This week has seen considerably less advancement than the ones before it due to bank holidays in France. Nevertheless, we managed to prepare and send V3 of the Sunxi-Cedrus Linux kernel driver on Monday. While this new version contains several incremental improvements, a number of tasks (described in the series’ cover letter) have yet to be completed before the driver can be merged in mainline Linux.
Maxime continued to work on the H264 support. The big part of the kernel has been done, and he then moved on to convert libva-dump to be able to dump also H264 buffers. Most of that part has been done as well, so the next item will be to convert cedrus-frame-test to be able to test H264 frames, and see where that takes us.

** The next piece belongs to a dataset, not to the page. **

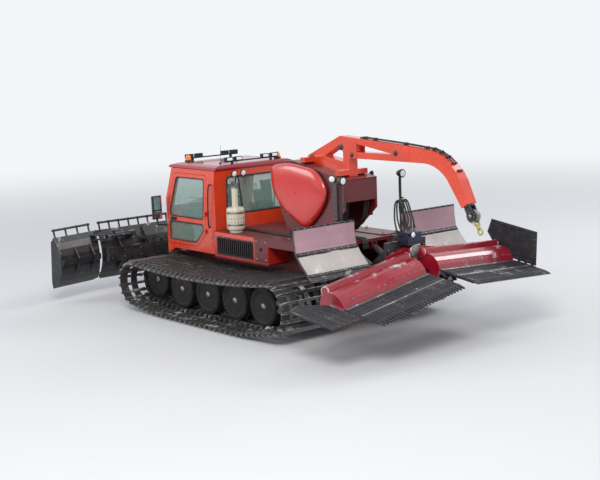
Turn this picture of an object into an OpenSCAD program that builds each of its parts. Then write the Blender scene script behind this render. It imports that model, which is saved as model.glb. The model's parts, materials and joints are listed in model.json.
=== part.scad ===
// Large tracked snow groomer with a slewing winch, a folding front blade and a rear tiller.
// X points forward, Y to the left, Z up; the ground is at z = 0.

/* [Tracks] */
// Width of each track
track_w = 1480; // [1300:10:1520]
// Distance between the middles of the two tracks
track_gauge = 2780; // [2760:10:3000]
// Place of the front idler wheel along the machine
idler_x = 2130; // [2000:10:2250]
// Place of the drive sprocket along the machine
sprocket_x = -2125; // [-2250:5:-2000]
// Height of the front idler wheel's axle
idler_z = 560; // [500:10:600]
// Height of the drive sprocket's axle
sprocket_z = 620; // [560:10:660]
// Radius at which the belts run round the sprocket
sprocket_r = 400; // [360:5:420]
// Diameter of the road tyres and of the idler's tyre
tyre_d = 740; // [660:10:780]
// Width of a road tyre
tyre_w = 210; // [160:10:260]
// Number of road wheels on each side, without the idler
road_wheels = 4; // [3:1:5]
// Spacing of the road wheels
wheel_pitch = 840; // [780:10:860]
// Thickness of the belts
belt_t = 15; // [10:1:25]
// Height of a cross bar above its belt
bar_h = 75; // [50:1:90]
// Distance from one cross bar to the next
bar_pitch = 156; // [140:1:220]

/* [Chassis] */
// Width of the welded tub between the tracks
tub_w = 1200; // [1080:10:1220]
// Height of the tub's floor above the ground
tub_z = 330; // [300:5:380]
// Thickness of the tub's walls
tub_t = 30; // [16:2:50]
// Length of the tub in front of the tracks' middle
tub_front = 2320; // [2200:10:2400]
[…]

Paul kept working on DMABUF support, which is now refined and ready both on the kernel side and on the userspace side with cedrus-frame-test. There is now a single DMABUF handle used per buffer plane (instead of per-plane) which allows having all components of the frame displayed correctly. Because there is now as many buffers for display as there are for decoding, it is necessary to register framebuffers associated with each imported buffer and cycle the framebuffers in multi-buffering page-flipping. To tackle this, we have started implementing atomic modesetting in cedrus-frame-test, allowing to set the framebuffer to use per-plane.
Finally, some attention was given to the integration of our video decoding pipeline with the Mali GPU, especially to target Kodi support.